With DOJ’s approval, the companies identified a universe of more than a million documents necessary for review.  Counsel then loaded the documents into a predictive coding program and reviewed a seed set to train the software. This human review was repeated until the agency and parties were comfortable with the scores assigned to the remaining documents.

Constellation and Crown Imports eventually turned over hundreds of thousands of documents.  According to reports, however, the review cost half of what would have been spent using traditional methods to comply with a Second Request.

In the end, Grupo Modelo and AB InBev agreed to sell Grupo’s U.S. business to Constellation, and the Antitrust Division dropped its challenge to the merger.

The Future

In a February 2013 speech, Deputy Assistant Attorney General Renata B. Hesse observed: “When it works well, predictive coding reduces the document review and production burden on parties while still providing the [antitrust] division with the documents it needs to fairly and fully analyze transactions and conduct.” At the same time, Ms. Hesse cautioned: “Of course, for predictive coding to work for the division, we require a high degree of cooperation and transparency about the implementation and structure of the predictive coding process.”6

Thus, the truism “an ounce of prevention is worth a pound of cure” retains its wisdom as the process for responding to Second Requests continues to evolve.

Now more than ever, it is of critical importance to establish a working relationship based on trust with the antitrust agencies as early in the process as possible.

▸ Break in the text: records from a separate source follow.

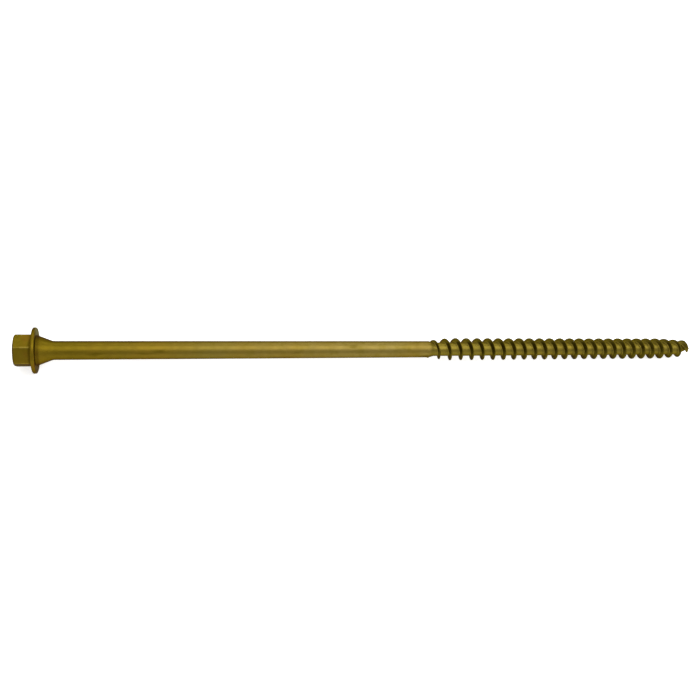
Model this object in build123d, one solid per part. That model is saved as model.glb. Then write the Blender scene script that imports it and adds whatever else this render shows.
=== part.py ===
"""A hex-flange lag screw for heavy timber, 8 in long, formed from one piece of steel wire.

The screw lies as it comes to rest: on the edge of its flange and on the crest of its thread.
+X runs towards the point, +Z is up, and the origin is the centre of the flange's bearing face.
Lengths are in millimetres and angles in degrees.
"""
import os
from math import asin, cos, degrees, pi, radians, sin, tan

from build123d import *

# Driving dimensions: the screw as a whole
screw_length = 203.0          # from the flange's bearing face to the point
shank_diameter = 4.93

# Driving dimensions: the head
hex_width = 7.65              # across the flats
hex_height = 4.15
hex_corner_radius = 0.35
hex_chamfer_length = 0.55     # along the corners
hex_chamfer_angle = 36.0      # from the end face
flange_diameter = 12.0
flange_thickness = 1.2        # where it meets the hexagon
flange_rim_thickness = 0.9
flange_rim_radius = 0.3
neck_diameter = 8.0           # of the cone where it leaves the bearing face
neck_length = 3.8
neck_blend_radius = 2.5       # where the cone runs into the shank

# Driving dimensions: the thread
thread_length = 96.4          # from its first rise out of the shank to the point
thread_diameter = 6.8
root_diameter = 4.1
thread_pitch = 3.6
thread_start_angle = 79.0     # where the ridge starts, from +Y towards +Z
flank_angle = 20.0            # of each flank, from square to the axis
crest_width = 0.2
rise_turns = 2.2              # the turns in which the ridge reaches its full height
shank_step_turns = 0.45       # where the shank ends, in turns past the start of the thread
shank_step_length = 1.5       # of the cone from the shank down to the root

# Driving dimensions: the gimlet point
point_length = 5.8            # of the root's cone
crest_taper_length = 9.5      # from where the crest starts to fall to the point
crest_shoulder_length = 3.8   # from where the crest falls steeply to the point
crest_shoulder_diameter = 5.5
ridge_end_length = 0.7        # the ridge stops this far short of the point

# How the ridge is made
faces_per_turn = 2            # lengthwise pieces of each flank in one turn
steps_per_face = 16           # points on each rail of one piece
ridge_sink = 0.25             # how far the ridge reaches into the core
least_radius = 0.12           # of the ridge's foot near the point
least_height = 0.05           # of the ridge over its foot

# Derived dimensions
shank_radius = shank_diameter / 2
root_radius = root_diameter / 2
thread_radius = thread_diameter / 2
thread_start = screw_length - thread_length
thread_full = thread_start + rise_turns * thread_pitch
shank_end = thread_start + shank_step_turns * thread_pitch
root_start = shank_end + shank_step_length
ridge_end = screw_length - ridge_end_length
crest_taper_start = screw_length - crest_taper_length
crest_shoulder = screw_length - crest_shoulder_length


def between(x, x_from, x_to, value_from, value_to):
    """The value at x on the straight line from value_from to value_to, held past its ends."""
    share = min(max((x - x_from) / (x_to - x_from), 0.0), 1.0)
    return value_from + share * (value_to - value_from)


def core_radius(x):
    """Radius of the threaded core at x: the root, then the cone of the point."""
    return between(x, screw_length - point_length, screw_length, root_radius, 0.0)


def crest_radius(x):
    """Radius of the thread's crest at x: its rise, its full height and its fall to the point."""
    rise = between(x, thread_start, thread_full, shank_radius, thread_radius)
    taper = between(x, crest_taper_start, crest_shoulder, thread_radius, crest_shoulder_diameter / 2)
    fall = crest_shoulder_diameter / 2 * (screw_length - x) / crest_shoulder_length
    return min(rise, taper, fall)


def ridge_corner(x, side, on_crest):
    """One corner of the ridge's section at x; side is -1 towards the head, 1 towards the point."""
    foot = max(core_radius(x) - ridge_sink, least_radius)
    crest = max(crest_radius(x), foot + least_height)
    half_width = crest_width / 2
    if not on_crest:
        half_width += (crest - foot) * tan(radians(flank_angle))
    radius = crest if on_crest else foot
    angle = radians(thread_start_angle) + 2 * pi * (x - thread_start) / thread_pitch
    return Vector(x + side * half_width, radius * cos(angle), radius * sin(angle))


def ridge_rails(x_from, x_to):
    """The four corner curves of the ridge over one stretch of the helix."""
    corners = [(-1, False), (-1, True), (1, True), (1, False)]
    step = (x_to - x_from) / steps_per_face
    stations = [x_from + i * step for i in range(steps_per_face + 1)]
    return [Edge.make_spline([ridge_corner(x, *corner) for x in stations]) for corner in corners]


def ridge_end_face(rails, at_end):
    """The flat face that closes the ridge across the rails' first or last points."""
    corners = [rail @ (1 if at_end else 0) for rail in rails]
    return Face(Wire.make_polygon(corners, close=True))


def thread_ridge():
    """The helical ridge: ruled faces laid end to end along the helix, closed at both ends."""
    pieces = round((ridge_end - thread_start) / thread_pitch * faces_per_turn)
    piece_length = (ridge_end - thread_start) / pieces
    bounds = [thread_start + i * piece_length for i in range(pieces + 1)]
    faces = []
    for x_from, x_to in zip(bounds, bounds[1:]):
        rails = ridge_rails(x_from, x_to)
        if x_from == bounds[0]:
            faces.append(ridge_end_face(rails, at_end=False))
        for rail, next_rail in zip(rails, rails[1:] + rails[:1]):
            faces.append(Face.make_surface_from_curves(rail, next_rail))
    faces.append(ridge_end_face(rails, at_end=True))
    return Solid(Shell(faces))


def turned_blank():
    """Flange, conical neck, shank and pointed core, revolved about the screw's axis."""
    flange_radius = flange_diameter / 2
    with BuildPart() as blank:
        with BuildSketch(Plane.XZ) as half:
            with BuildLine():
                Polyline(
                    (-flange_thickness, 0),
                    (-flange_thickness, hex_width / 2),
                    (-flange_rim_thickness, flange_radius),
                    (0, flange_radius),
                    (0, neck_diameter / 2),
                    (neck_length, shank_radius),
                    (shank_end, shank_radius),
                    (root_start, root_radius),
                    (screw_length - point_length, root_radius),
                    (screw_length, 0),
                    close=True,
                )
            make_face()
            rim = half.vertices().filter_by(lambda v: v.Z > flange_radius - 0.01)
            fillet(rim, flange_rim_radius)
            neck_foot = half.vertices().sort_by_distance((neck_length, 0, shank_radius))[0]
            fillet(neck_foot, neck_blend_radius)
        revolve(axis=Axis.X)
    return blank.part


def hex_drive():
    """The hexagon behind the flange, with rounded corners and a turned chamfer at its end."""
    end_x = -flange_thickness - hex_height
    corner_reach = hex_width / 2 / cos(radians(30))
    face_radius = corner_reach - hex_chamfer_length / tan(radians(hex_chamfer_angle))
    with BuildPart() as drive:
        with BuildSketch(Plane.YZ.offset(end_x)):
            RegularPolygon(hex_width / 2, 6, major_radius=False)
        extrude(amount=hex_height)
        fillet(drive.edges().filter_by(Axis.X), hex_corner_radius)
        with BuildSketch(Plane.XZ):
            with BuildLine():
                Polyline(
                    (end_x, 0),
                    (end_x, face_radius),
                    (end_x + hex_chamfer_length, corner_reach),
                    (-flange_thickness, corner_reach),
                    (-flange_thickness, 0),
                    close=True,
                )
            make_face()
        revolve(axis=Axis.X, mode=Mode.INTERSECT)
    return drive.part


def rest_tilt():
    """How far the axis dips towards the point when flange and thread lie on a level surface."""
    return degrees(asin((flange_diameter / 2 - thread_radius) / crest_taper_start))


screw = turned_blank().fuse(hex_drive(), thread_ridge())
screw = screw.rotate(Axis.Y, rest_tilt())
screw.label = "lag_screw"
print("dip of the axis at rest:", round(rest_tilt(), 3), "degrees")

os.makedirs("parts", exist_ok=True)
export_step(screw, "parts/lag_screw.step")
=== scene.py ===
# %% [markdown]
# # A lag screw, from one helical strip to a finished coat
#
# The screw is one piece of steel wire. A die forges the hexagon, the flange and the cone
# under it, rolling dies squeeze the thread up out of the blank, and the whole screw is
# then coated against the weather. So it is one object here too. All sizes are in
# millimetres, and one last transform brings them to metres.

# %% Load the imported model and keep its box
from math import asin, cos, degrees, pi, radians, sin, tan

import bmesh
import bpy
from mathutils import Matrix, Vector, noise


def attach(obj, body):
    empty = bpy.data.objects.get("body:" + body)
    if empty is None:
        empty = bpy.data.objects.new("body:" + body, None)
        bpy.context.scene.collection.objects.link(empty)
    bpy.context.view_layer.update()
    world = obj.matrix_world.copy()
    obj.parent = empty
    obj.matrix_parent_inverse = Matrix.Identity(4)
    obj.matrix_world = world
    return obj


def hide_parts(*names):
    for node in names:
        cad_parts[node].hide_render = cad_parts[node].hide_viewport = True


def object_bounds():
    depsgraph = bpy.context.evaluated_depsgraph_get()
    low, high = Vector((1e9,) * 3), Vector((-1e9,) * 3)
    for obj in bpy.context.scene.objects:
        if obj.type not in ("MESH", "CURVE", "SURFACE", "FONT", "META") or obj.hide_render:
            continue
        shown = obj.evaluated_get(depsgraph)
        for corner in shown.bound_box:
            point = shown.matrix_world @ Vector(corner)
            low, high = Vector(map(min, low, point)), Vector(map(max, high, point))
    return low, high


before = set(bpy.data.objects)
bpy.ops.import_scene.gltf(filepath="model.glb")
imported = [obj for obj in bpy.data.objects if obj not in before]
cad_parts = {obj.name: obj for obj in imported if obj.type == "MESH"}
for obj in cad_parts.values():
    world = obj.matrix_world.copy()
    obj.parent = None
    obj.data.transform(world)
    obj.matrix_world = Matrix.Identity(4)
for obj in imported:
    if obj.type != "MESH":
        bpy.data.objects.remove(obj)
cad_box = [[float(value) for value in corner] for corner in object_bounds()]
floor_height = cad_box[0][2]
print("CAD box, m:", cad_box)

# %% [markdown]
# ## The sizes of the screw
#
# A screw is measured from the flange's bearing face. That face is x = 0, the point is at
# positive x, and the hexagon lies at negative x. The thread is given by its root, its
# crest and its pitch, as in a maker's drawing.

# %% Sizes
screw_length = 203.0
shank_radius = 2.465
hex_width, hex_height, hex_corner_radius = 7.65, 4.14, 0.35
chamfer_length, chamfer_angle = 0.4, 36.0
flange_radius, flange_thickness, flange_rim = 5.98, 1.2, 0.9
rim_radius = 0.3
neck_radius, neck_length, neck_blend = 4.0, 3.8, 2.5
thread_start, thread_start_angle, pitch = 106.6, 79.0, 3.6
root_radius, thread_radius = 2.05, 3.4
crest_half, flank_angle = 0.1, 20.0
rise_length = 2.2 * pitch
shank_end = thread_start + 0.45 * pitch
root_start = shank_end + 1.5
point_length, crest_taper, crest_shoulder = 5.8, 12.5, 3.0
shoulder_radius = 2.78
last_full_crest, flange_over_crest = 193.5, 2.6
ridge_fade_from, ridge_fade_to = 0.75, 0.3
waver_depth, knock_depth_far, knock_depth_near = 0.04, 0.1, 0.35
rest_dip = asin(flange_over_crest / last_full_crest)
print("dip of the axis at rest, degrees:", round(degrees(rest_dip), 3))

# %% [markdown]
# ## How high the metal stands along the screw
#
# Three short rules describe the threaded end. The core runs from the shank down to the
# root and ends in the cone of the point. The crest rises slowly out of the shank, because
# rolling dies are ground with a run-out, and falls again towards the point. Keeping these
# as functions of x means that one helical strip can take its whole shape from them.

# %% The core and the crest as functions of x


def between(x, x_from, x_to, value_from, value_to):
    share = min(max((x - x_from) / (x_to - x_from), 0.0), 1.0)
    return value_from + share * (value_to - value_from)


def core_radius(x):
    if x < root_start:
        return between(x, shank_end, root_start, shank_radius, root_radius)
    return between(x, screw_length - point_length, screw_length, root_radius, 0.0)


def crest_radius(x):
    rise = between(x, thread_start, thread_start + rise_length, shank_radius, thread_radius)
    taper_from = screw_length - crest_taper
    shoulder = screw_length - crest_shoulder
    taper = between(x, taper_from, shoulder, thread_radius, shoulder_radius)
    fall = shoulder_radius * (screw_length - x) / crest_shoulder
    return min(rise, taper, fall)


def worn_crest(x, angle):
    """Rolled crests close unevenly, and those near the point get knocked about."""
    place = Vector((x * 0.9, cos(angle) * 1.3, sin(angle) * 1.3))
    waver = 0.5 + 0.5 * noise.noise(place)
    knocks = max(0.0, noise.noise(place * 2.7) - 0.35)
    knock_depth = between(x, 170.0, 196.0, knock_depth_far, knock_depth_near)
    return waver_depth * waver + knock_depth * knocks


print("crest at mid thread:", crest_radius(150.0), "near the point:", crest_radius(199.0))

# %% [markdown]
# ## The thread: spin one pitch of profile along the axis
#
# A thread could be an array of rings, but rings have no lead, or a curve with a bevel,
# but that leaves the root open. Spin with a small step along the axis makes a true
# helix: a straight row of points one pitch long is turned about X and moved forward as
# it turns, so each turn's far edge meets the next turn's near edge. The points lie close
# together at the crest and at the foot of the flanks, where the surface bends.

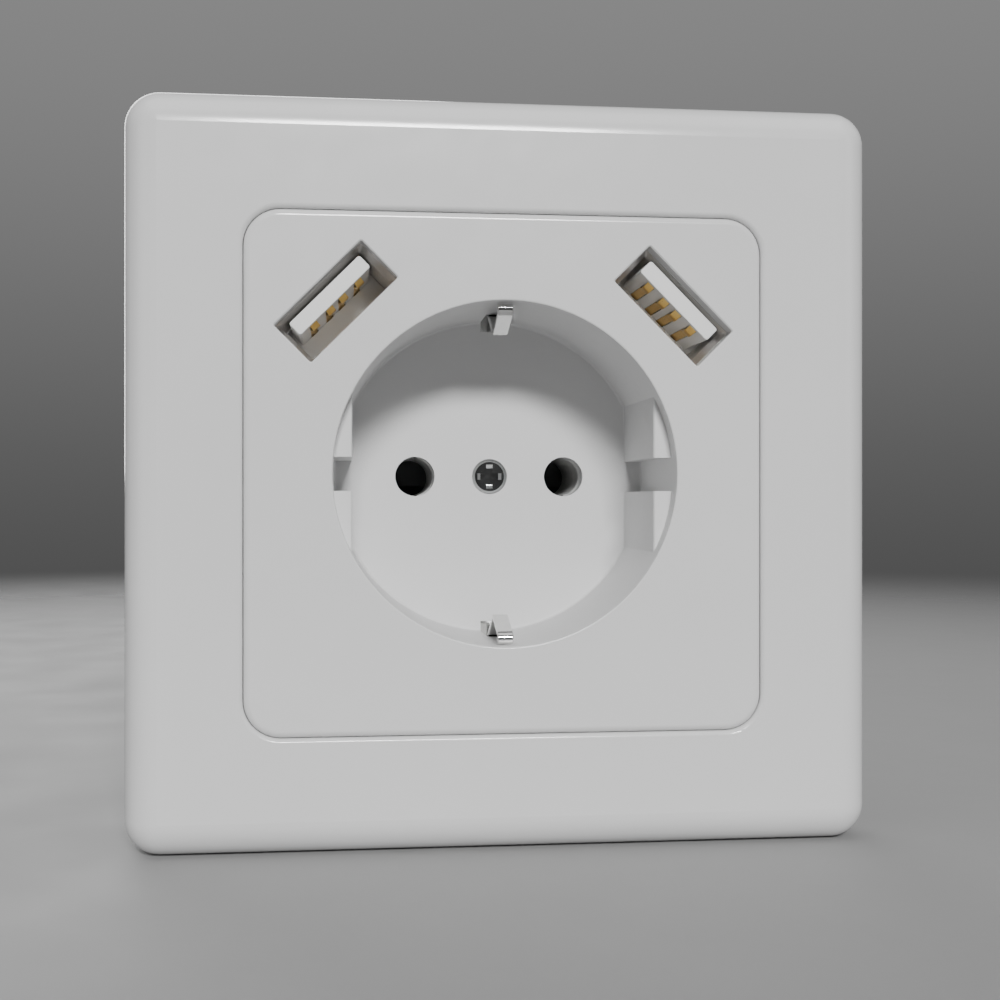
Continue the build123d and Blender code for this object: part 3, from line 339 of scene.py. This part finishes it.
look = {
    "cover_frame": white_frame, "centre_plate": white_plate, "centre_screw": centre_steel,
    "earth_bracket": nickel, "earth_strap": strap_brass, "support_ring": zinc_sheet, "ring_screws": small_steel,
    "base_body": base_dark, "rear_cover": cover_grey, "cover_screws": small_steel,
    "pin_contact_left": jaw_brass, "pin_contact_right": jaw_brass,
    "line_terminal_cage": cage_steel, "neutral_terminal_cage": cage_steel, "earth_terminal_cage": cage_steel,
    "line_terminal_screw": term_l, "neutral_terminal_screw": term_n, "earth_terminal_screw": term_e,
    "claw_left": zinc_sheet, "claw_right": zinc_sheet, "claw_nut_left": cage_steel, "claw_nut_right": cage_steel,
    "claw_screw_left": claw_l, "claw_screw_right": claw_r, "claw_pins": small_steel,
    "usb_shell_left": shell_steel, "usb_shell_right": shell_steel,
    "usb_tongue_left": tongue_white, "usb_tongue_right": tongue_white,
    "usb_contacts_left": gilt, "usb_contacts_right": gilt, "usb_board": laminate, "power_board": laminate,
    "transformer_core": ferrite, "transformer_bobbin": winding_tape, "input_capacitor": shrink_sleeve,
    "output_capacitors": shrink_sleeve, "choke": ferrite, "bridge_rectifier": epoxy, "fuse_resistor": cement,
    "y_capacitor": dipped, "controller_chip": epoxy, "usb_wires": wire_red,
}
for name, obj in nodes.items():
    obj.data.materials.clear()
    obj.data.materials.append(look[name])

# ------------------------------------------------------------------ claw screws with their threads
def sharpen(bm, angle=0.6):
    for f in bm.faces:
        f.smooth = True
    for e in bm.edges:
        e.smooth = len(e.link_faces) == 2 and e.calc_face_angle(0.0) < angle


def threaded(node, body, material, x, z, start, end, pitch=0.0005, root=0.00123, crest=0.00150, around=28):
    """The node's head and neck with a cut thread in place of its plain shank. The thread runs along +Y."""
    src = nodes[node]
    bm = bmesh.new()
    bm.from_mesh(src.data)
    bm.transform(src.matrix_world)
    bmesh.ops.remove_doubles(bm, verts=bm.verts, dist=1e-7)
    cut = bmesh.ops.bisect_plane(
        bm, geom=bm.verts[:] + bm.edges[:] + bm.faces[:], dist=1e-8, plane_co=(0, start + pitch, 0), plane_no=(0, 1, 0), clear_outer=True
    )
    bmesh.ops.holes_fill(bm, edges=[g for g in cut["geom_cut"] if isinstance(g, bmesh.types.BMEdge)])
    profile = ((0.0, root), (0.42, crest), (0.54, crest), (0.96, root))
    rows = int((end - start) / pitch) * len(profile)
    n = len(profile)

    def radius(k, y):
        r = profile[k % n][1]
        lead = min(1.0, max(0.0, (end - y) / (1.2 * pitch)))
        return min(r, 0.00105 + (crest - 0.00105) * lead)

    grid = {}
    for k in range(rows + n + 1):
        for i in range(around):
            if k > rows and i:
                continue
            y = start + pitch * (k // n + profile[k % n][0] + i / around)
            a = 2 * math.pi * i / around
            r = radius(k, y)
            grid[i, k] = bm.verts.new((x + r * math.cos(a), y, z + r * math.sin(a)))
    made = []
    for k in range(rows):
        for i in range(around):
            a, b = grid[i, k], grid[i, k + 1]
            c, d = (grid[i + 1, k + 1], grid[i + 1, k]) if i + 1 < around else (grid[0, k + 1 + n], grid[0, k + n])
            made.append(bm.faces.new((a, b, c, d)))
    for first in (0, rows):
        loop = [grid[i, first] for i in range(around)] + [grid[0, first + k] for k in range(n, 0, -1)]
        hub = bm.verts.new((x, sum(v.co.y for v in loop) / len(loop), z))
        for a, b in zip(loop, loop[1:] + loop[:1]):
            made.append(bm.faces.new((a, b, hub)))
    bmesh.ops.recalc_face_normals(bm, faces=bm.faces[:])
    sharpen(bm)
    me = bpy.data.meshes.new(node + "_threaded")
    bm.to_mesh(me)
    bm.free()
    obj = bpy.data.objects.new(node + "_threaded", me)
    scene.collection.objects.link(obj)
    me.materials.append(material)
    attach(obj, body)
    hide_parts(node)
    return obj


threaded("claw_screw_left", "claw_screw_l", claw_l, -0.0242, -0.007, 0.0012, 0.0236)
threaded("claw_screw_right", "claw_screw_r", claw_r, 0.0242, -0.007, 0.0012, 0.0236)

# ------------------------------------------------------------------ floor, light
floor_z = cad_box[0].z - 0.0001
me = bpy.data.meshes.new("floor")
bm = bmesh.new()
bmesh.ops.create_circle(bm, cap_ends=True, segments=96, radius=2.4)
bm.to_mesh(me)
bm.free()
floor = bpy.data.objects.new("floor", me)
floor.location = (0.0, 0.0, floor_z)
scene.collection.objects.link(floor)
fm = Mat("floor_surface")
fm.rough(fm.spread(fm.noise(60.0, 3.0), 0.62, 0.72, 0.3, 0.7))
fm.color(fm.ramp(fm.noise(3.0, 2.0), (0.3, (0.31, 0.31, 0.31)), (0.7, (0.33, 0.33, 0.33))))
grad = fm.t.nodes.new("ShaderNodeTexGradient")
grad.gradient_type = "SPHERICAL"
reach = fm.t.nodes.new("ShaderNodeMapping")
reach.inputs["Scale"].default_value = (1 / 0.62, 1 / 0.62, 1.0)
reach.inputs["Location"].default_value = (0.0, -0.12 / 0.62, 0.0)
fm.link(fm.co, reach.inputs["Vector"])
fm.link(reach.outputs[0], grad.inputs["Vector"])
clear = fm.t.nodes.new("ShaderNodeBsdfTransparent")
fade = fm.t.nodes.new("ShaderNodeMixShader")
soft = fm.t.nodes.new("ShaderNodeMapRange")
soft.interpolation_type = "SMOOTHSTEP"
soft.inputs["From Min"].default_value = 0.10
soft.inputs["From Max"].default_value = 0.88
fm.link(grad.outputs["Fac"], soft.inputs["Value"])
fm.link(soft.outputs[0], fade.inputs[0])
fm.link(clear.outputs[0], fade.inputs[1])
fm.link(fm.b.outputs[0], fade.inputs[2])
fm.link(fade.outputs[0], fm.out.inputs[0])
floor.data.materials.append(fm.m)

world = bpy.data.worlds.new("studio")
scene.world = world
world.use_nodes = True
# a grey room: lighter towards the ceiling and behind the socket, dim in front of it
wt = world.node_tree
direction = wt.nodes.new("ShaderNodeTexCoord").outputs["Generated"]
split = wt.nodes.new("ShaderNodeSeparateXYZ")
wt.links.new(direction, split.inputs[0])


def slope(value, a, b, low, high):
    n = wt.nodes.new("ShaderNodeMapRange")
    n.interpolation_type = "SMOOTHSTEP"
    for k, v in (("From Min", a), ("From Max", b), ("To Min", low), ("To Max", high)):
        n.inputs[k].default_value = v
    wt.links.new(value, n.inputs["Value"])
    return n.outputs[0]


level = wt.nodes.new("ShaderNodeMath")
level.operation = "MULTIPLY"
wt.links.new(slope(split.outputs[2], -0.12, 0.42, 0.080, 0.26), level.inputs[0])
wt.links.new(slope(split.outputs[1], -0.6, 0.5, 0.35, 1.0), level.inputs[1])
wt.links.new(level.outputs[0], wt.nodes["Background"].inputs["Strength"])
wt.nodes["Background"].inputs["Color"].default_value = (1.0, 1.0, 1.0, 1.0)


def lamp(name, at, width, height, power, target=(0.0, -0.01, 0.0)):
    d = bpy.data.lights.new(name, "AREA")
    d.shape, d.size, d.size_y, d.energy = "RECTANGLE", width, height, power
    o = bpy.data.objects.new(name, d)
    o.location = at
    o.rotation_euler = (Vector(target) - Vector(at)).to_track_quat("-Z", "Y").to_euler()
    scene.collection.objects.link(o)
    return o


lamp("key", (0.06, -1.36, 0.66), 0.42, 0.18, 26.2)
lamp("top", (0.0, -0.45, 1.50), 2.0, 1.2, 7.0)
lamp("fill_left", (-1.1, -0.75, 0.25), 0.7, 0.7, 1.2)
lamp("fill_right", (1.2, -0.70, 0.25), 0.7, 0.7, 1.5)
lamp("fill_back", (-0.4, 1.4, 0.5), 1.0, 1.0, 11.5)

Putting every protocol on the table and determining reasonable ways to reduce burden should be part of every negotiation with the antitrust agencies—from preservation to collection to production.

As with any complex process, the devil is in the details, so careful planning must go into how the potentially responsive population is defined, how the predictive models will be trained, how to address non-assessable documents, and how to ensure the validity of the overall process.